- DIRECTIVE: Reproduce exactly and only the lines running from the one with "Turn this picture" through the one with "six pleated pockets.", both end lines included.

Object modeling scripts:
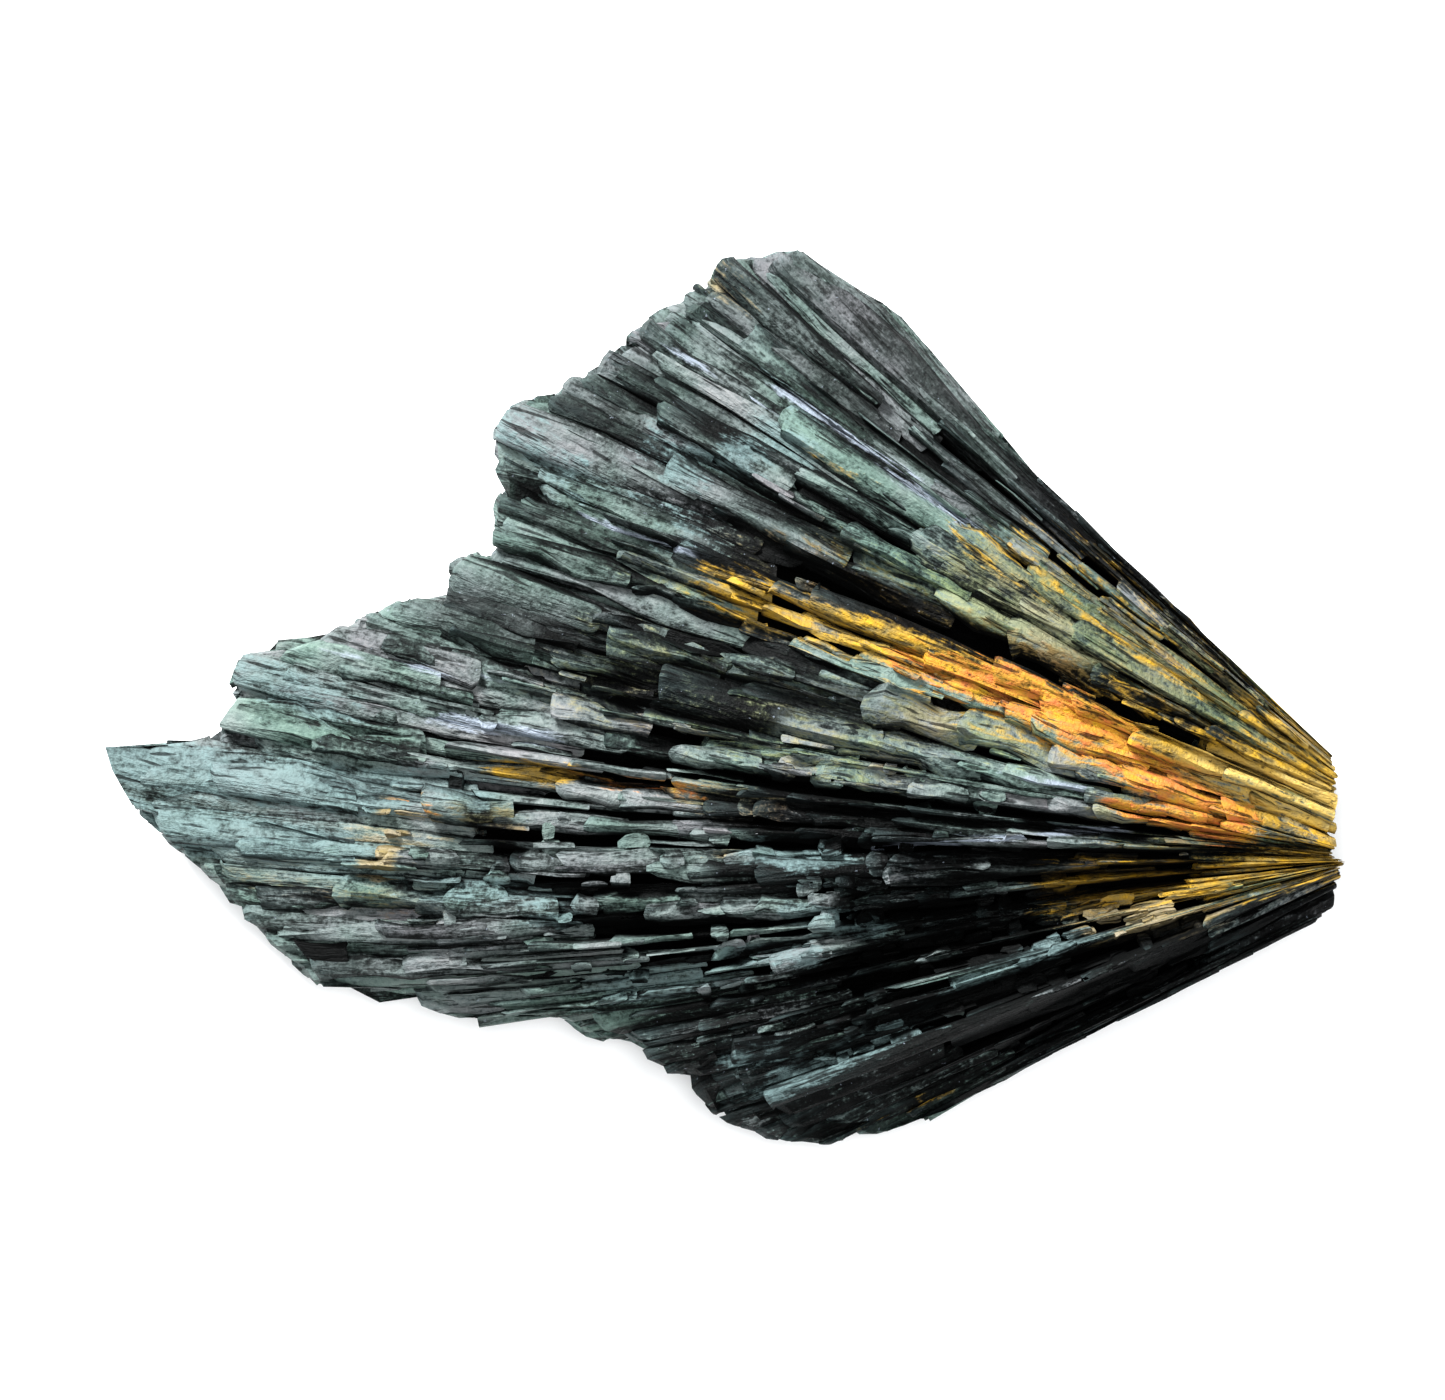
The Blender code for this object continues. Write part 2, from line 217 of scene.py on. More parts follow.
# Stains of the stone, and painted shade, highlights and sheen, as streaks in plan: from x, y to x, y and half
# a width, in mm. A sixth value is a strength other than 1: a weak streak colours the stone in places only.
streaks = {
    "yellow": (
        (-0.6, 6.9, 3.4, 5.3, 1.3), (3.4, 5.3, 11.2, 3, 1.2), (9, 4.2, 26.2, -2.5, 0.8),
        (25.4, -2.7, 37.4, -5, 1.3), (29.5, -4.9, 37.8, -7.9, 1.5, 0.9), (27, 1.6, 33.5, -1.7, 0.9, 0.5),
        (14.8, 9.7, 21.3, 6.1, 1.1, 0.5), (21.3, 6.1, 28.7, 0.8, 0.9, 0.5),
        (-13.4, -4.3, -9.6, -4.5, 0.6, 1.4), (34, -1.7, 37.4, -4.3, 1.2), (20.5, -11, 29.5, -11, 1.2),
        (29.5, -10.6, 37.2, -9.8, 0.7), (11.2, -25, 14, -23.8, 0.4, 0.6), (5.9, 14.6, 9.1, 13, 0.4, 0.65),
        (37, -3.5, 20, 8.5, 2.2, 0.3), (36, -5, 24, -0.5, 2, 0.45), (8, 3.6, 22, -2.9, 1.5, 0.5),
        (37, -9.9, 21, -12, 1.5, 0.48),
    ),
    "orange": (
        (11.2, 2.4, 20.5, -0.8, 1.1), (20.5, -0.8, 25.4, -4.1, 1.5), (25.4, -4.1, 31.1, -7.4, 1.3),
        (16.5, 2, 23.8, -1.7, 0.6), (-7, -4.9, -5.3, -5, 0.35, 0.7), (-3.6, -5.2, -2.6, -5.4, 0.45, 0.75),
        (23.8, -6.5, 29.5, -7.8, 0.6), (-19.3, -5.3, -18.1, -6.5, 0.5, 0.5),
    ),
    "cream": (
        (-19.8, -6.6, -20.9, -9.8, 1, 1.4), (-20.2, -7.6, -17.2, -6.9, 0.5, 0.8),
        (-1.6, 26.2, 0, 25.6, 0.9, 0.6), (22.8, -13.3, 29.7, -12.2, 1.4), (-0.4, -9.2, 0, -9.2, 0.3),
        (29.1, -3.3, 31.1, -3.7, 0.5),
    ),
    # painted shade, in the hollow, on the flanks and in pits between the blades
    "dark": (
        (-1.4, 8.9, 7.1, 7.3, 0.9), (7.3, 6.8, 21.5, 0.4, 1.3), (21, 0.5, 29, -2.4, 1.1),
        (29, -2.2, 37.2, -5.3, 0.5, 0.9), (3, -6.5, 13.2, -10.6, 2), (9.1, -12.6, 20, -14.6, 2.2),
        (3, -17.9, 9.1, -16.3, 1.6), (37.6, -12.2, 21.3, -18.3, 1.4), (21.3, -18.3, 7.1, -25.7, 2),
        (1, -22.4, 11.2, -18.7, 1.2), (24, 8.6, 30.6, 1.2, 1.1, 0.9), (-4.7, 0.8, 1, -0.8, 1.2),
        (-0.6, -6.5, 5.1, -6.5, 1.1), (-15.3, -6.5, -12.8, -9, 0.8), (2.6, -25.9, 13.2, -25.7, 1.1),
        (30, -15.6, 4, -26.5, 1.8), (34, -14.4, 12, -21.6, 1.2, 0.9), (-12, 20, -2, 24, 2.5, 0.36),
        (12, 21, 0, 27, 2, 0.34), (-1.5, -8, -9, -8, 1.4, 0.4), (-16, -15, -4, -16, 2.5, 0.36),
        (12, -10.4, 3, -10.4, 1), (2, -20.5, -6, -21.5, 1.6, 0.6), (-1, -24, 5, -26, 1.6, 0.7),
        (8, -19, 0, -19.5, 1, 0.7), (30.6, 2.6, 24, 9.4, 0.9, 0.6), (24.8, 4.7, 9.5, 17.5, 1.3, 0.55),
        (3.5, 9.2, -4.5, 12.6, 0.8, 0.8), (14, 13, 3, 22, 1.4, 0.4), (33.1, -1, 18.8, 13, 1.1, 0.7),
        (21, 8, 4, 20, 3, 0.32), (15, -2, 0, 1, 1.6, 0.4), (-8, 7, -16, 9, 2.4, 0.36),
        (-1, 9, -12, 12, 2.6, 0.36), (-4, 3, -17.5, 6, 2.4, 0.5), (6, -17.5, -4, -20, 1.4, 0.7),
        (-8, 22.6, 0, 17, 0.9, 0.45), (-2.5, 17.5, 3, 14.5, 0.7, 0.7), (-12, 16, -5, 18.6, 2.2, 0.45),
        (-30, -14, -12, -18.5, 2.2, 0.3), (2, 27, 14, 22, 2, 0.45), (5, 27.5, 18, 14, 2, 0.4),
        (-1, -27, 6, -27, 3, 0.9), (-20, 6.5, -10, 10, 2.4, 0.34), (-27, -17, -18, -19, 1.6, 0.4),
        (30, -13.8, 37.6, -11.1, 0.9, 0.9), (37.4, -9.4, 29, -9.4, 0.7, 0.9),
        (9.7, -10.3, -0.3, -10.6, 1.1, 0.6), (11.8, -7.1, -0.2, -6.2, 1, 0.5),
        (11.6, -20.4, 2.2, -23.8, 1.5, 0.8), (16.8, -20.5, -0.5, -28, 1.7),
        (1.3, -21, -4.5, -23.2, 1.3, 0.7), (31.3, -3.5, 22.6, 1.5, 0.7, 0.8),
        (8, 8.8, -4, 15.2, 1.1, 0.5), (-8, 22, 4, 28, 2.6, 0.42),
    ),
    # painted highlights, pale teal
    "pale": (
        (-37.2, -3.3, -31.1, -4.9, 1.6), (-31.5, -4.1, -19.3, -6.1, 1.2), (-35.2, -7.6, -21.4, -9.8, 1.4),
        (-29.9, 2, -22.6, -0.8, 1.2, 0.7), (-14, 17.5, -8.8, 13, 1.4, 0.6), (2.6, 19.3, 4.3, 18.3, 0.5),
        (-3.1, 13.8, 5.1, 15.8, 0.8), (2, -9, 5.1, -9.6, 0.7), (6.1, -9.3, 7.9, -9.5, 0.5),
        (-11.2, -13.4, -8.8, -13.5, 0.5), (4.3, -12.8, 9.1, -13.9, 0.7), (3, -15.1, 5.1, -15.5, 0.7),
        (-18.5, -11.4, -9.6, -11.8, 1, 0.6), (1.4, -21.6, 3.4, -22.8, 0.7),
        (1, -15.9, -7.1, -17.9, 1.2, 0.7), (27.9, -11.4, 14.4, -17.3, 0.5),
        (12.4, -19.2, 1.8, -24.4, 0.6), (-17.7, -4.5, -14.4, -6.1, 0.7),
        (-3.9, 16.6, -1.4, 7.3, 0.8, 0.5),
    ),
    # painted sheen, in narrow pearly lines
    "sheen": (
        (-3.5, 21.7, -1.4, 20.3, 0.2), (1, 19.1, 4.7, 18.3, 0.2), (4.7, 18.3, 14.8, 10.5, 0.17),
        (-5.1, 10.3, -0.6, 8.3, 0.16), (-23.8, 2.6, -15.3, 1.6, 0.16), (-16.9, -1.1, -10.4, -2.5, 0.35),
        (-9.6, 11.4, -5.1, 9.7, 0.16), (17.3, -4.5, 21.3, -5.3, 0.2), (9.1, -9, 23.8, -7.8, 0.12),
    ),
    # lighter stone, and near the root partly painted light where the surface turns from the lamp
    "bright": (
        (38, -7, 14.2, -0.6, 2.4), (19.5, -5.6, 4, -2.6, 1.5, 0.4), (20, -1, 2, 5.5, 1.6, 0.7),
        (18, 2.6, 6, 8.6, 1.4, 0.9), (33, -1, 19, 9.8, 1.3, 0.9), (37, -5, 20, 3, 2.6, 0.9),
        (37.5, -9.6, 27, -10.6, 0.9, 0.7), (24, 3, 4, 12, 2.4, 0.5), (30.7, -9.5, 19.7, -9.5, 2.6, 0.6),
        (38, -6.9, 30, -4.2, 1.6, 1.5), (8, -14.2, -17.7, -17.8, 2.4, 0.5),
        (7.7, -8.6, -20.3, -7.8, 1.2, 0.5), (-31, 1, -27, 4.5, 1.5, 0.8), (29.5, -13, 22, -14, 1),
        (31.7, -2.5, 23.9, 3.4, 0.9, 0.9), (13.8, 1.5, -1.1, 7.4, 1.3, 0.8),
        (26, 0.4, 6.1, 12.8, 1.4, 0.6), (32, -2.4, 12.6, 11.7, 1.1, 0.6),
        (29.8, -7.6, 19.9, -6, 1.2, 0.8), (20.3, -4.4, 13.5, -2.8, 1, 0.7), (36, -10.7, 20.2, -14, 1.3),
        (20, 9, 12, 15, 1.6, 0.6), (37, -4, 26, -6, 2), (-1.2, -6.6, -16.1, -4.9, 2.2, 0.9),
        (-9, -19.6, -14.5, -21, 1.5, 0.4), (34, -8.3, 27, -8.8, 0.9, 0.6), (16.5, 4.2, 3, 10.4, 1, 0.9),
        (24, -2.6, 12, 1.6, 1.3, 0.9),
    ),
    "brown": (
        (30, -3, 3, 8.4, 1.5, 0.8), (14, 3.6, 6, 10.2, 1, 0.5), (-15.3, -6.5, -12.8, -7.6, 1, 0.8),
        (-2.5, -5.6, 3, -6.6, 1, 0.6), (28, -11.5, 20.5, -11.6, 1.6, 0.7), (34, -8.2, 24, -8.6, 0.8, 0.5),
        (-30, -9.6, -18, -12, 1.6, 0.4),
    ),
    "olive": (
        (37, -4.5, 16, 6.5, 3.6, 0.75), (36, -9.8, 24, -7, 2, 0.6), (12, -1, 24, -3.4, 1.6, 0.6),
        (10, -3, -8, 2, 3, 0.45), (8, 7, 18, 6, 2.4, 0.5), (36, -9.8, 22, -12, 1.6, 0.7),
        (2, 6.2, -6, 8.4, 1.2, 0.4),
    ),
}


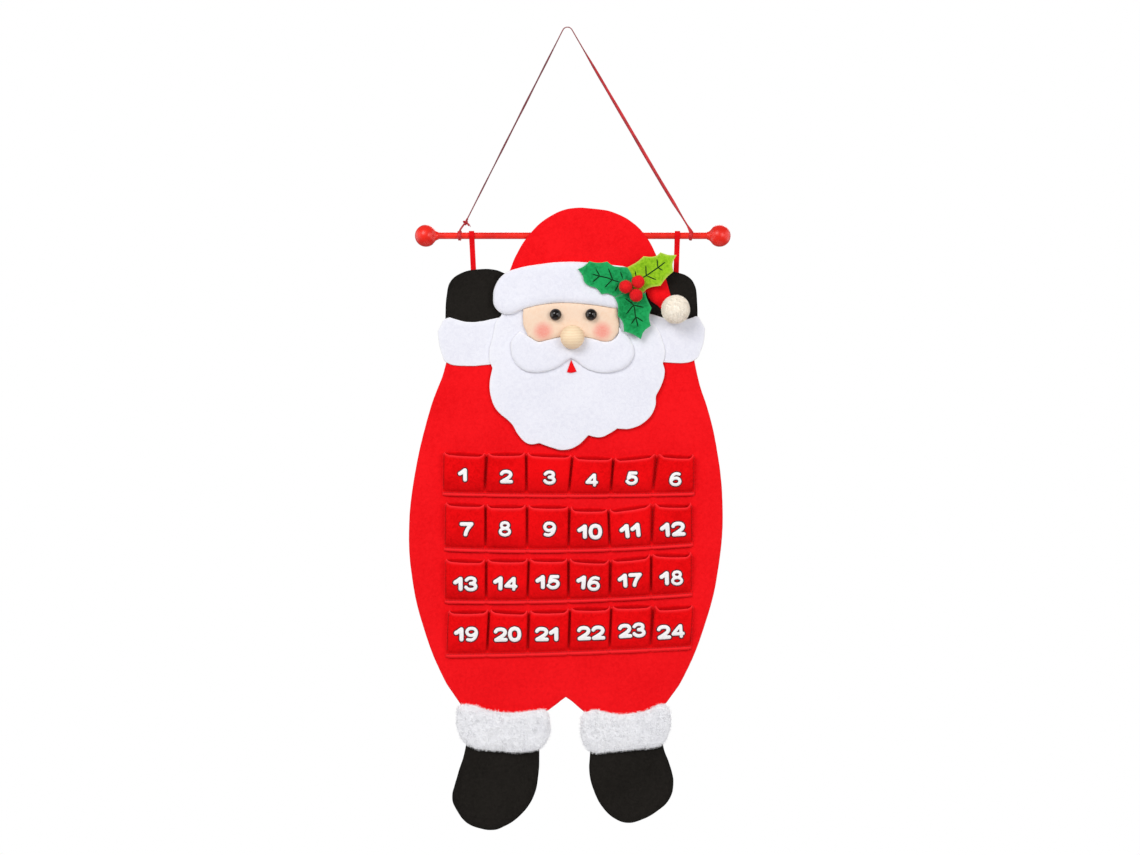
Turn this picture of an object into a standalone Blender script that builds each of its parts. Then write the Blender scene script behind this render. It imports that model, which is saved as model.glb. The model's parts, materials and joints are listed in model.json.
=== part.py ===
"""Felt advent calendar: a hanging felt figure with four rows of six pleated pockets.

The figure hangs from a wooden rod by two felt straps, and the rod hangs from one cord.
X runs to the viewer's right, Z runs up and the front of the figure faces -Y.
The origin is the top of the cord, where it lies over a hook, and the rod's axis is at y = 0.
A drop is a distance down from the rod's axis, apart from the rod's own, which is from the hook.
An outline is a list of points in shares of its piece's width and height, counted from the
piece's left edge and from its top edge, with the kind of each point: a CORNER or a SMOOTH one.
"""

import math

import bmesh
import bpy
from mathutils import Vector

# Stuff that the figure is cut from
FELT = 0.0020
GAP = 0.0003
PLUSH = 0.0070
LEAF_FELT = 0.0015
OUTLINE_STEPS = 3

CORNER = "VECTOR"
SMOOTH = "AUTO"

# Rod, its end balls and the cord that carries them
ROD_DROP = 0.2505
ROD_RADIUS = 0.0040
ROD_MIDDLE_SHARE = 0.52206
ROD_SIDES = 20
BALL_SPACING_SHARE = 0.93674
BALL_RADIUS = 0.0132
BALL_STEPS = 22
NECK_WALL = 0.0009
NECK_ROOT_SHARE = 1.02
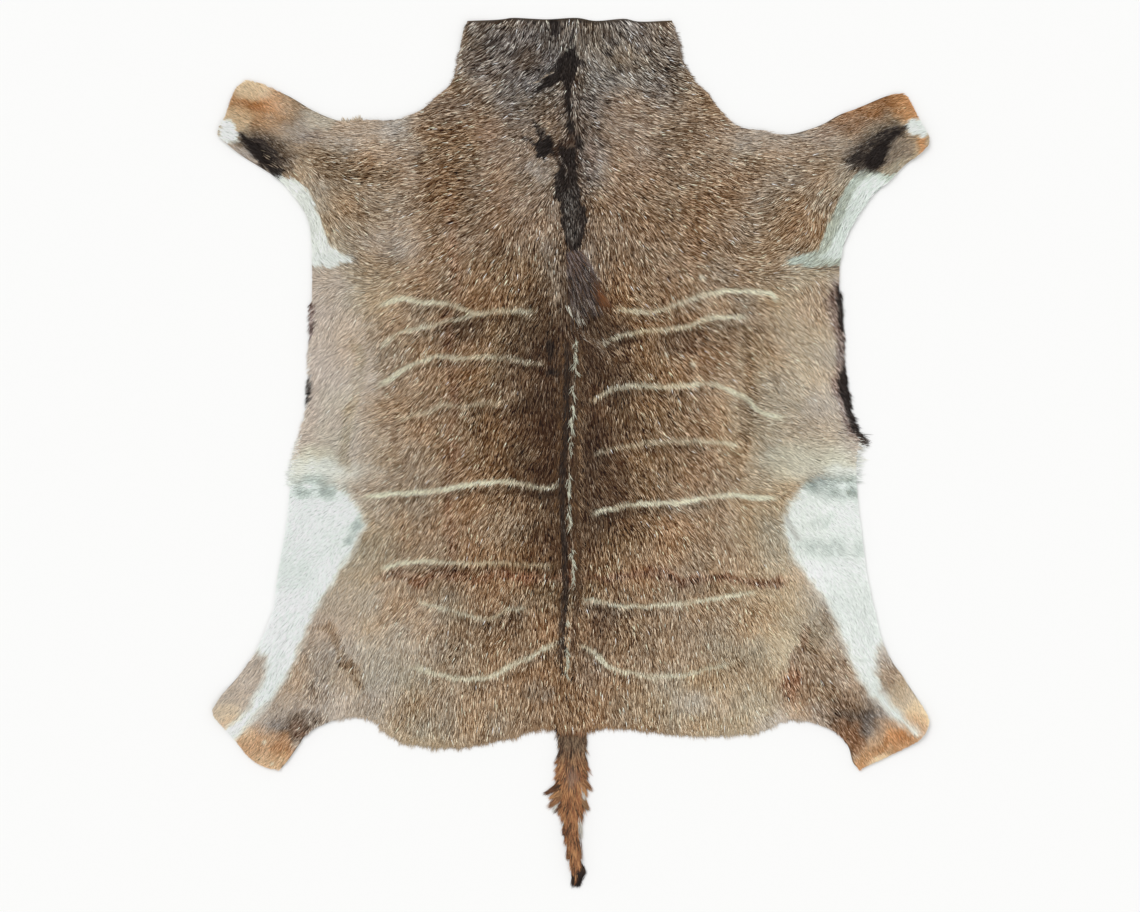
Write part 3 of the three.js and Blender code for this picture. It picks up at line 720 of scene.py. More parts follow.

- ANSWER:
Turn this picture of an object into a standalone Blender script that builds each of its parts. Then write the Blender scene script behind this render. It imports that model, which is saved as model.glb. The model's parts, materials and joints are listed in model.json.
=== part.py ===
"""Felt advent calendar: a hanging felt figure with four rows of six pleated pockets.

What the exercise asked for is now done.